Suffice to say I haven't been able to stay on program.. haven't really concerned myself with it that much. When I was walking around the World during the workation*, I just tried to stay focused on getting my 10k+ steps in (and managed very well thank you!) and getting in my 2 milks and 6 servings of fruits and veg.. which I did alright.

my steps for today!
my best day's walking while in Orlando the first week of June 2013.

The following week or so (from the 14th through the 25th) at my mom's was another story; getting my milk and fruit/veg in actually was more difficult. Kind friends and neighbors were bringing by a stream of naughty desserts and huge casseroles. I managed to get my 10k steps in most days believe it or not by just running around the house helping my mom organize, sort and put away things..

When we got home late Tuesday night I didn't bother to count points the remainder of the week. I weighed in on Monday at 195.5 which was actually a 2+ pound drop for me from whenever I last weighed in.. about a month or so ago.

So going back on program I'm starting over, yet again... Maybe I shouldn't focus on the weight so much but on the behaviors. Focus on getting my proper food in and getting my steps in.

I want to feel good about myself but I think focusing on my health more than what I'm eating might be a better change for me right now. For now.

*workation.. usually means Sean is working while I am on "vacation"

Monday, April 15, 2013

Week 15


15 Apr 2013: 194.8
08 Apr 2013: 196.6
last week: 199.3
25 Mar 2013: 196.3


This time I remembered Meatless Monday and had cereal. We had one last cup of the Special K Chocolatey Strawberry.. which I don't recommend unless you prefer Special K Strawberries..
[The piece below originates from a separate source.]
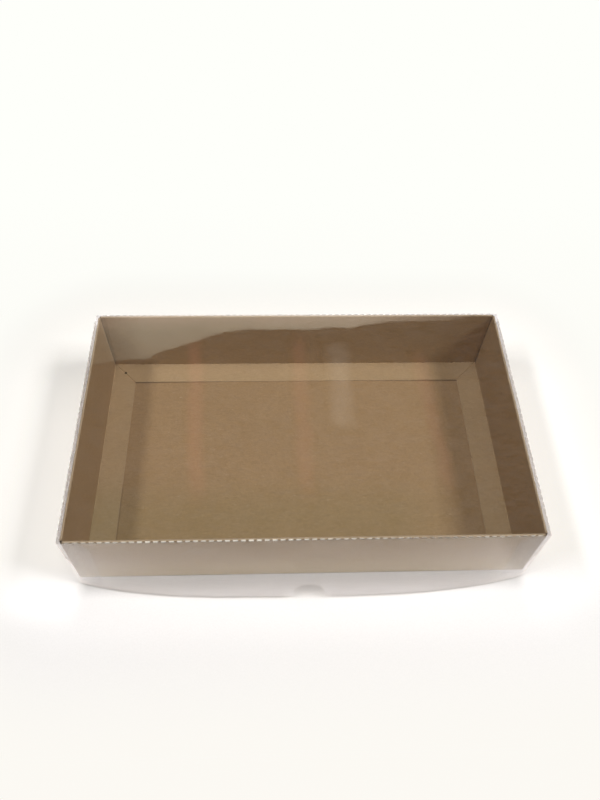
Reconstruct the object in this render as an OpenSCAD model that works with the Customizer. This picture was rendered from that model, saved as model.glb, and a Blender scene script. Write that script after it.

Despite not being a fan of Special K Strawberry I cut up some FRESH strawberries we picked up from Berkeley Bowl West and added to my cereal. By the time I got the berries cut up & put in the cereal the freeze dried ones Kellogg's uses finally rehydrated for the most part (which is the main reason I don't like their berries.. they're dry and hard and funky usually if I don't mix the cereal up and wait). Adding the fresh berries helped the taste and texture a lot!